Hold the cup above the salt and pepper. Can you separate the salt
from the pepper? Why?
- 4. Hang another foam cup from the ceiling so that it hangs
about three feet from the floor. Charge the cup hanging from the
ceiling with the fur and bring the first cup near it. What happens
to the hanging cup? Does distance have an effect?
- 5. You could hang several charged cups from the ceiling and
watch what happens as you bring them close to each other.
- 6. Hang a charged suspended cup from the ceiling so that it
can swing just above the table. Have one or more cups taped to the
surface of the table and see how the cups interact when the
hanging cup is pulled to the side and released at different
distances. How does the distance the cup is pulled back affect the
interaction? Place a couple pennies on the swinging cup. How does
the weight affect the interaction? (This experiment is similar to
- An electroscope is any device that is used to detect the
presence of electric forces.
- "Pith-ball" electroscope:
- 1. Apply glue to a small strip of aluminum foil and wrap a
single layer around a straw. Cut the foiled straw into one
centimeter long pieces and place a piece of string (10 cm long)
between the straw and the foil before the glue dries. You now have
- 2. Tape a straw onto an upside down foam cup with the flexible
end of the straw facing up. Bend the straw so that the short end
is horizontal and about 7 cm above the cup. Cut several slits into
the straw and hang a pith-ball by slipping the string into the
slit of the straw. You now have an electroscope!

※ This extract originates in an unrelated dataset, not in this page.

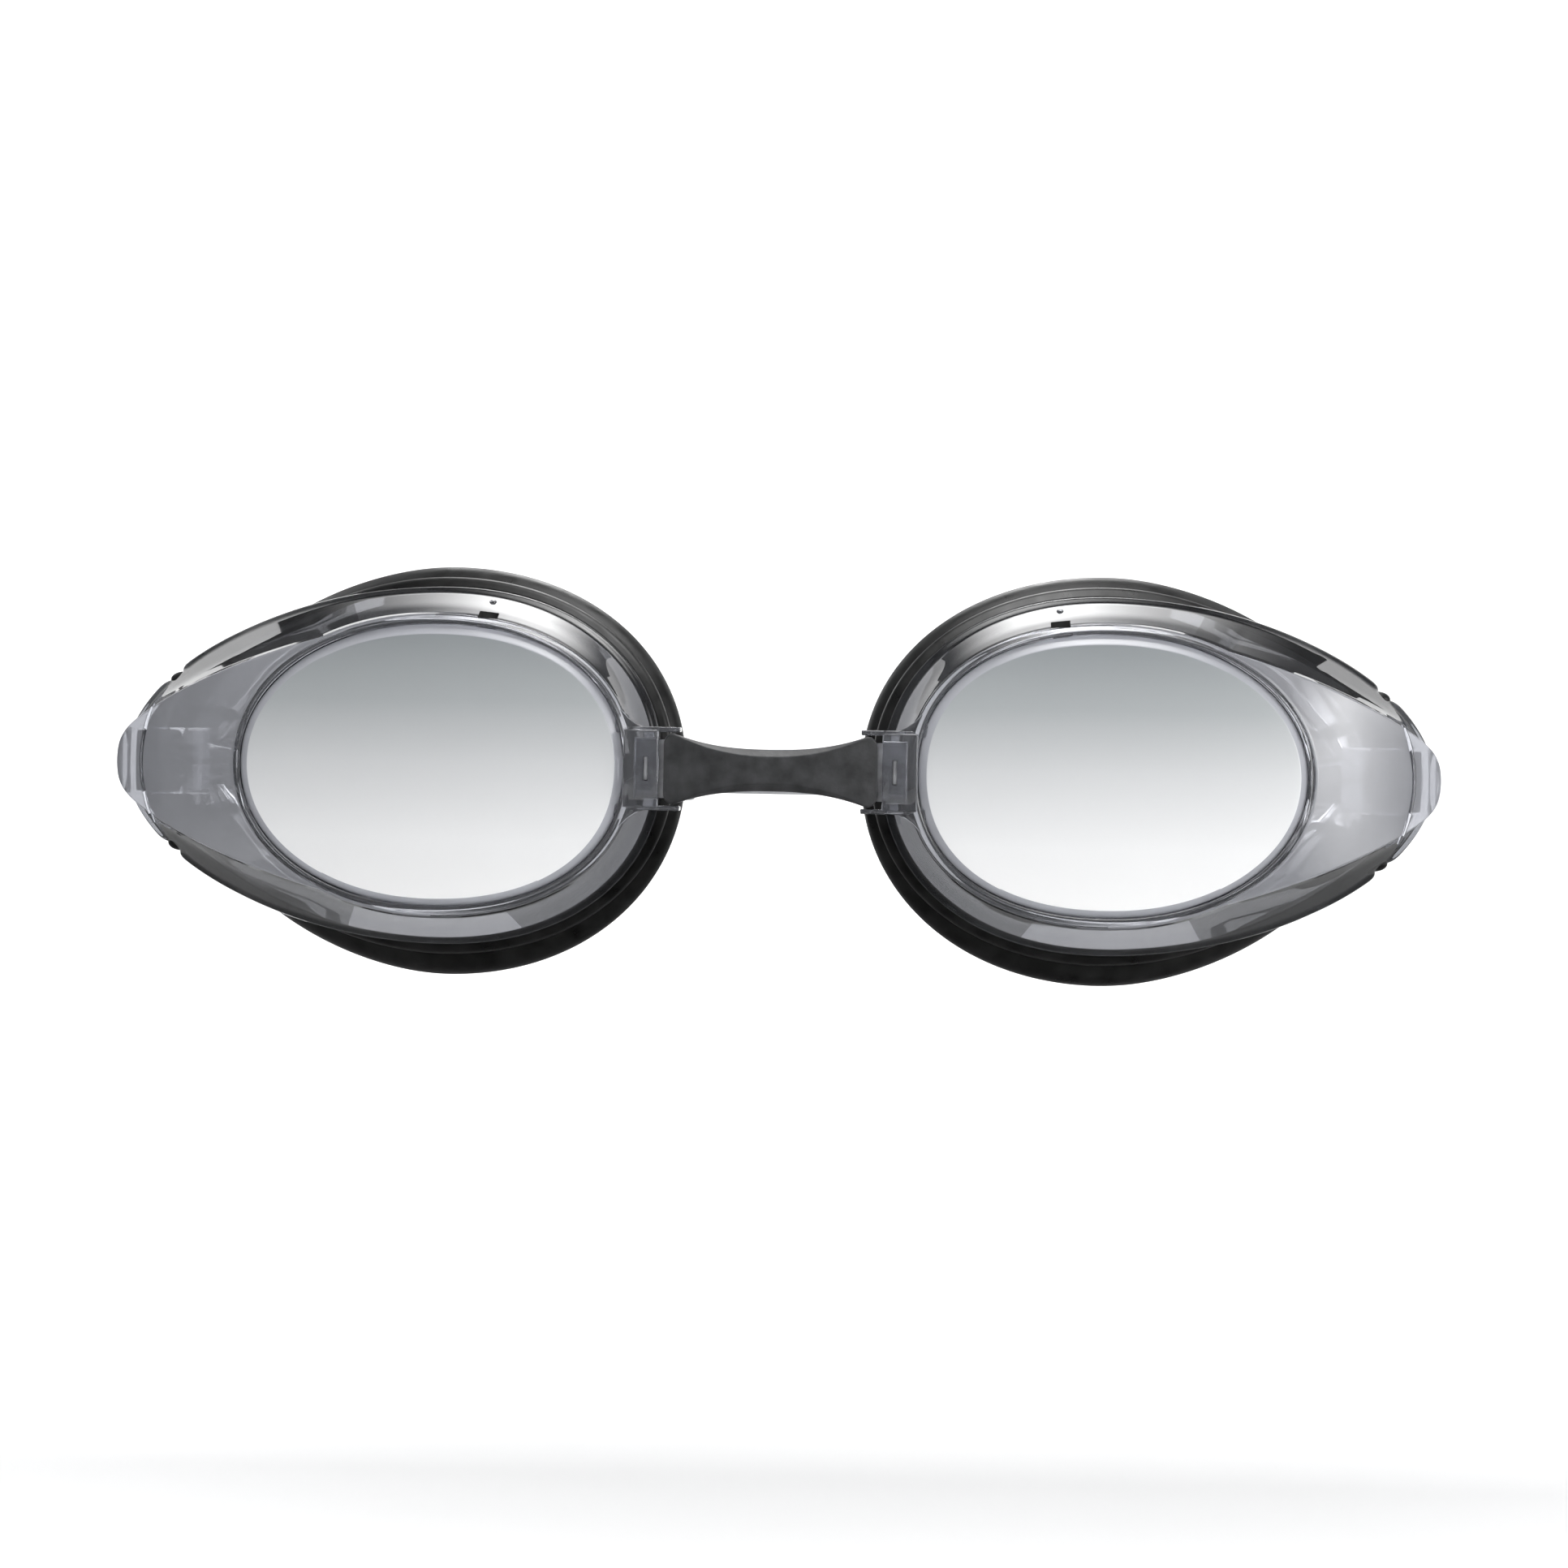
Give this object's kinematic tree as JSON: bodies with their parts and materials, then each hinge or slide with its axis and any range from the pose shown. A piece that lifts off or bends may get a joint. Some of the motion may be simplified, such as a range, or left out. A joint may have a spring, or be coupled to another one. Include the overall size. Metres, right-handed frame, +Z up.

- 3. Rub another foam cup with the fur and bring it near the
pith-ball. What happens to the pith-ball? Carefully touch the cup
to the pith ball. What happens?
- 4. You may want to hang several pith-balls from the straw and
repeat part 3. What happens if you touch one pith ball and not the
Glowing Fluorescent Bulb Through Static
- You will need to turn off the lights for this experiment. The
last experiment with the neon bulb showed current electricity and
its relation to static electricity. This experiment is expounding
on that idea.
- 1. Hold the fluorescent bulb (get it from the instructor)
upright with one end on the floor. Rub the bulb vigorously with
the cat fur being careful not to break the bulb. What do you see?
- You should see the bulb glow where you just rubbed. The gas
inside the bulb glows when it feels a potential difference along
the tube. Your rubbing produces static charge, which as you rub
the tube in different places produces a potential difference along
Penny and Dime Battery
- Ten Pennies, Ten Dimes, Glass of Water, Vinegar, Paper Towel
or heavy paper, Scrub Brush, soap and water,
- Electrical meter, wire leads
- Scrub the pennies and dimes with the brush, soap and water
until they are no longer dirty. Add a tablespoon of vinegar to the
glass of water. Cut the paper towel or heavy paper into about 1
inch squares. Put these into the vinegar water and let them get
soaked through. Start stacking your pennies and dimes - start with
a penny first, then a piece of paper, then a dime, then paper and
so on. Make sure that you end with a dime if you start with a
penny - the top coin and the bottom coin must be different.
Connect the wires to the top and the bottom of the stack and
measure the voltage that the stack has generated. Now vary the
height of the stack, making sure to always keep opposite coins on
top and bottom. Does the number of coins in the stack make a
difference in the voltage that they produce? Why do the coins have
to be cleaned? Where does the electricity come from? Why do we
soak the paper towels in the vinegar water?
A Green Potato
- Cut a potato in half and make two slits in the face with a
knife. Clean two pennies and insert them half way into the slits.
Attach leads to the pennies, and attach these to opposite
terminals of a battery. After 30 minutes to an hour, look at the
potato. You will notice a greenish color around the penny
connected to the positive terminal of the battery. This is copper
oxide - the same greenish material that coats copper statues (such
as the Statue of Liberty) when they are exposed to weather. We
have ionized the copper on the penny attached to the positive
terminal of the battery, giving the copper atoms a positive charge
and changing them chemically. They try to move away from the
positive terminal toward the negative terminal. We can see this as
the green that has migrated away from the penny into the potato!